→ STATED EXERCISE:
Output, word for word, every line from the start of the listing down to and including the line that contains "piece.add(cap_screw(radius * 0.4, 2), chrome, place"; include nothing else.

→ SOURCE MATERIAL:
>> Start
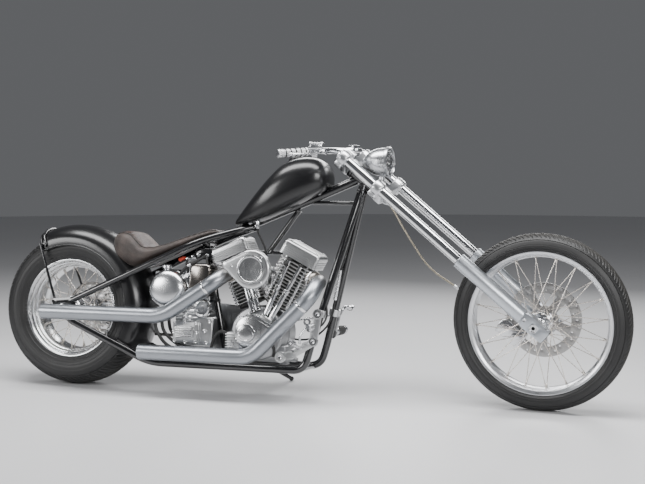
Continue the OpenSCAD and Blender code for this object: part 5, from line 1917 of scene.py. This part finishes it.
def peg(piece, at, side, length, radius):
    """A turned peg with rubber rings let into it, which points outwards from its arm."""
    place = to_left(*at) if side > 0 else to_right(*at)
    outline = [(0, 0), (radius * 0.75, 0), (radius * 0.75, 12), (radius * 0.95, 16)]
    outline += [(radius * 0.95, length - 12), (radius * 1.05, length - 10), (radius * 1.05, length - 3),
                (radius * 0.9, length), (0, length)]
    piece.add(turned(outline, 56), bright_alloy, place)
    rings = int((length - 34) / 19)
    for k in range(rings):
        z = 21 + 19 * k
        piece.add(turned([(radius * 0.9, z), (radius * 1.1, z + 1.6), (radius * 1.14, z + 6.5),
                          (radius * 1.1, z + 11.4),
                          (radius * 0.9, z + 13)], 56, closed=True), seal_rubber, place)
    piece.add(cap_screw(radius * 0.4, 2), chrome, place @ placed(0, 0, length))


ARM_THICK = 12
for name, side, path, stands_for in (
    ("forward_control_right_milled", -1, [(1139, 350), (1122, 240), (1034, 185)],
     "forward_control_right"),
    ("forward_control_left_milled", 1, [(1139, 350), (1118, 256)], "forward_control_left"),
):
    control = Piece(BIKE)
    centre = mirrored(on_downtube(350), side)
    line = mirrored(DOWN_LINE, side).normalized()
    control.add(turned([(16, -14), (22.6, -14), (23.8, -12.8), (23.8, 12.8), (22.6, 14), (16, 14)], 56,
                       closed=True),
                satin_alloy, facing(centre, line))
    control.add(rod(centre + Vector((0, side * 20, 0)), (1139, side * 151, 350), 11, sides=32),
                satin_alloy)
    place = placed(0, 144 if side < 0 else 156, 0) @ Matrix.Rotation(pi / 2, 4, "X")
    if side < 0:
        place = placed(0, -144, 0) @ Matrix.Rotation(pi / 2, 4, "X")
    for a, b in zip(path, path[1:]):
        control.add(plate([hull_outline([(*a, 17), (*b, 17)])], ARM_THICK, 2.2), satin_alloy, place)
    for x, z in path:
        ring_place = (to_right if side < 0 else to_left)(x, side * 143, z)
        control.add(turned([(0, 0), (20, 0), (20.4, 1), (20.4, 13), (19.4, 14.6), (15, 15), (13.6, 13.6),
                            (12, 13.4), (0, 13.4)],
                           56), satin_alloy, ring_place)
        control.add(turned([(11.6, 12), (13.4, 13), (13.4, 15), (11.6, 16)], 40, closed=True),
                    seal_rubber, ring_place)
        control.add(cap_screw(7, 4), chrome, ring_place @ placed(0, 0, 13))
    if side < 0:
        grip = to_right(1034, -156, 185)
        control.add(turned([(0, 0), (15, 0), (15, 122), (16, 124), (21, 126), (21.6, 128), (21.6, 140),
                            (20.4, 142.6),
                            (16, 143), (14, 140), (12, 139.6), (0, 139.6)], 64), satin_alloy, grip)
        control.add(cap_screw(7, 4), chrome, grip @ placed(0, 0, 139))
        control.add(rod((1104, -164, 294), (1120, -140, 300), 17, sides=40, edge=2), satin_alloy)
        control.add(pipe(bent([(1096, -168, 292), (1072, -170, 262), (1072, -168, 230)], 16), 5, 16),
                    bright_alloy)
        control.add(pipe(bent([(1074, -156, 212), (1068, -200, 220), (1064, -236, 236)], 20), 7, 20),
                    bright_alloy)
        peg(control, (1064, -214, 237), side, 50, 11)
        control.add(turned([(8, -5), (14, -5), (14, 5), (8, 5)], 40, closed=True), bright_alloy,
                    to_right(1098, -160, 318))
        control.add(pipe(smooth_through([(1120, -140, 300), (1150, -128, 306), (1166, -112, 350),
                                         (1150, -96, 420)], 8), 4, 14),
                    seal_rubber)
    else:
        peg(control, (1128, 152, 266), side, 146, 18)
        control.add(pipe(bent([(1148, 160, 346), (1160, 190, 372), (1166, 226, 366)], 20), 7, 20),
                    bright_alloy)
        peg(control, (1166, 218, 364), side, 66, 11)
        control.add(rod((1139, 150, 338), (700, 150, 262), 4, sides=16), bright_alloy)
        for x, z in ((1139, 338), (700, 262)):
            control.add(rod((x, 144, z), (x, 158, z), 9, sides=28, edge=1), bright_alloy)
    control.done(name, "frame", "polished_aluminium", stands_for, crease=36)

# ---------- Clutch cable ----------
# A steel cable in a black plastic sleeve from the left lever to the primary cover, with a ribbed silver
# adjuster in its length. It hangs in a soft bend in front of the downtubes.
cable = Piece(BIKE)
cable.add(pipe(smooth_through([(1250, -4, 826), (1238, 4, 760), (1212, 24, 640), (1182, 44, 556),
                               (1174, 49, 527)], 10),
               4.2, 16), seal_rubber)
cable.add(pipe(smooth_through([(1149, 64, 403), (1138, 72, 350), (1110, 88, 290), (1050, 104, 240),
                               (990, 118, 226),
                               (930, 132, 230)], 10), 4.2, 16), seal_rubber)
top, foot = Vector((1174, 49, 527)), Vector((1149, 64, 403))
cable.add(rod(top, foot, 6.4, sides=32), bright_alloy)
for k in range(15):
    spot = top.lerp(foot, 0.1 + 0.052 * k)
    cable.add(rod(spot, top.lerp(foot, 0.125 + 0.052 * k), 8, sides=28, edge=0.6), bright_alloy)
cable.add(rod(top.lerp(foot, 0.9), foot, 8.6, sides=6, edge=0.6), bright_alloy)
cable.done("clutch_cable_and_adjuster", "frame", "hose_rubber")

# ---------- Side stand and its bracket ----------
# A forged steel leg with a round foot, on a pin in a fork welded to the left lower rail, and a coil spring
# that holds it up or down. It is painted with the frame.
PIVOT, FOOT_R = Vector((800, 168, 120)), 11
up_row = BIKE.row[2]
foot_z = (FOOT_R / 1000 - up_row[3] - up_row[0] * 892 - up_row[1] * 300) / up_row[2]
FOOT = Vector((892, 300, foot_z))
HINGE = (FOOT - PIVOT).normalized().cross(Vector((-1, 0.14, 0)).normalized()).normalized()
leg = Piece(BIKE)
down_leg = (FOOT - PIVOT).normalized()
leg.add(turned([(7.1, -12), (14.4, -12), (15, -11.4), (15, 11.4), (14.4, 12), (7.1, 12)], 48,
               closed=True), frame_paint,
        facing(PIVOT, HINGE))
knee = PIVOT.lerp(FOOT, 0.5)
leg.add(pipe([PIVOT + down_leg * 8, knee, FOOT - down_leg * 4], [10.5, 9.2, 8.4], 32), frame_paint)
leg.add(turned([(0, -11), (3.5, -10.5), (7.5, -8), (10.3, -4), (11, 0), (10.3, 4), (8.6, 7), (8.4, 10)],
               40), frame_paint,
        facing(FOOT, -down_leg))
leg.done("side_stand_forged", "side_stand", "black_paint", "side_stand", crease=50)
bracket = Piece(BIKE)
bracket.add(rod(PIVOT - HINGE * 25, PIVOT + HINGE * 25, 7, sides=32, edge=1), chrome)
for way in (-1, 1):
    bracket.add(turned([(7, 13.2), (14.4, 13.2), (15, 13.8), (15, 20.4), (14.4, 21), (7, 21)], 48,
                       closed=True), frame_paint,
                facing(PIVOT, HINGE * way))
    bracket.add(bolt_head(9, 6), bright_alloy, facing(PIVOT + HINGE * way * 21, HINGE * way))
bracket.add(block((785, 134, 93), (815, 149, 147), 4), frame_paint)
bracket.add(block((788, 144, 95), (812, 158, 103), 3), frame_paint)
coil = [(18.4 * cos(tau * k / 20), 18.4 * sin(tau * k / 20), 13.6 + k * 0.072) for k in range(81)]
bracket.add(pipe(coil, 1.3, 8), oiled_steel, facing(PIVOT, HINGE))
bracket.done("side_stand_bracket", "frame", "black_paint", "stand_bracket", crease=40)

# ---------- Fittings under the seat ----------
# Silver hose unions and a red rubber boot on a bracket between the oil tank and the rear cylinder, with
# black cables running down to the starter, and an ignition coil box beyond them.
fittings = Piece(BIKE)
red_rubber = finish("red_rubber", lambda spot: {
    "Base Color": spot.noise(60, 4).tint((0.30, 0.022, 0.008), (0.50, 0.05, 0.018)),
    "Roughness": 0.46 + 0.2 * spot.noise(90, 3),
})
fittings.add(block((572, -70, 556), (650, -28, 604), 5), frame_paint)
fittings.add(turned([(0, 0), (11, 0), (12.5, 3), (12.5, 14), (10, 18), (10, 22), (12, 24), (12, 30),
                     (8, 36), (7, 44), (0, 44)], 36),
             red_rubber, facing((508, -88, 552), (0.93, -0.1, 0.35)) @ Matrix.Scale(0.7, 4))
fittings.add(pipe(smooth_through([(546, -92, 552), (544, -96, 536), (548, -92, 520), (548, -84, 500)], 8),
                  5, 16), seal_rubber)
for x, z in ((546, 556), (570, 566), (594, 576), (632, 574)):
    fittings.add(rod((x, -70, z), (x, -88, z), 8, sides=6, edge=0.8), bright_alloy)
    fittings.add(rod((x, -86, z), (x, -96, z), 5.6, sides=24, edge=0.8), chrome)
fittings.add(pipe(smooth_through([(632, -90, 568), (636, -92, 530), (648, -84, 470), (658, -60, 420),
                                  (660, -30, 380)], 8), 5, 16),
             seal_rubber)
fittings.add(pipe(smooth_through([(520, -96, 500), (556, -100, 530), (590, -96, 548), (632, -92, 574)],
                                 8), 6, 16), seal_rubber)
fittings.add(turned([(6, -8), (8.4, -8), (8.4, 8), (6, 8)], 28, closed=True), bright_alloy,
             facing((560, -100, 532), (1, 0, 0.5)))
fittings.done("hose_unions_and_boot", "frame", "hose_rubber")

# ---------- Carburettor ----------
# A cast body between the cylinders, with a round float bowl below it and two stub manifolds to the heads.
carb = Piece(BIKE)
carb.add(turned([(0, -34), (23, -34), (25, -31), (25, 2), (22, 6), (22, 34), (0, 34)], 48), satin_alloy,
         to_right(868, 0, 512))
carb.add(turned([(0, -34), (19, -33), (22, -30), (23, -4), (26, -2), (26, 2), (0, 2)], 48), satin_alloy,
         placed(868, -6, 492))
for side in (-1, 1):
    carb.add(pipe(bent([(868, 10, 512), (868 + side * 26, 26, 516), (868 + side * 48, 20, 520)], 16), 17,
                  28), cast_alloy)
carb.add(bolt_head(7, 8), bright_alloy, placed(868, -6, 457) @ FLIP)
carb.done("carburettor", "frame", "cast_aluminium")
>> End
→ FINISHED EXERCISE:
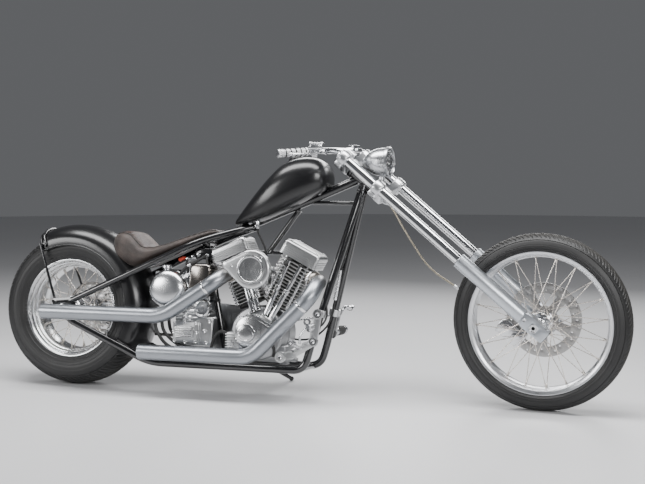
Continue the OpenSCAD and Blender code for this object: part 5, from line 1917 of scene.py. This part finishes it.
def peg(piece, at, side, length, radius):
    """A turned peg with rubber rings let into it, which points outwards from its arm."""
    place = to_left(*at) if side > 0 else to_right(*at)
    outline = [(0, 0), (radius * 0.75, 0), (radius * 0.75, 12), (radius * 0.95, 16)]
    outline += [(radius * 0.95, length - 12), (radius * 1.05, length - 10), (radius * 1.05, length - 3),
                (radius * 0.9, length), (0, length)]
    piece.add(turned(outline, 56), bright_alloy, place)
    rings = int((length - 34) / 19)
    for k in range(rings):
        z = 21 + 19 * k
        piece.add(turned([(radius * 0.9, z), (radius * 1.1, z + 1.6), (radius * 1.14, z + 6.5),
                          (radius * 1.1, z + 11.4),
                          (radius * 0.9, z + 13)], 56, closed=True), seal_rubber, place)
    piece.add(cap_screw(radius * 0.4, 2), chrome, place @ placed(0, 0, length))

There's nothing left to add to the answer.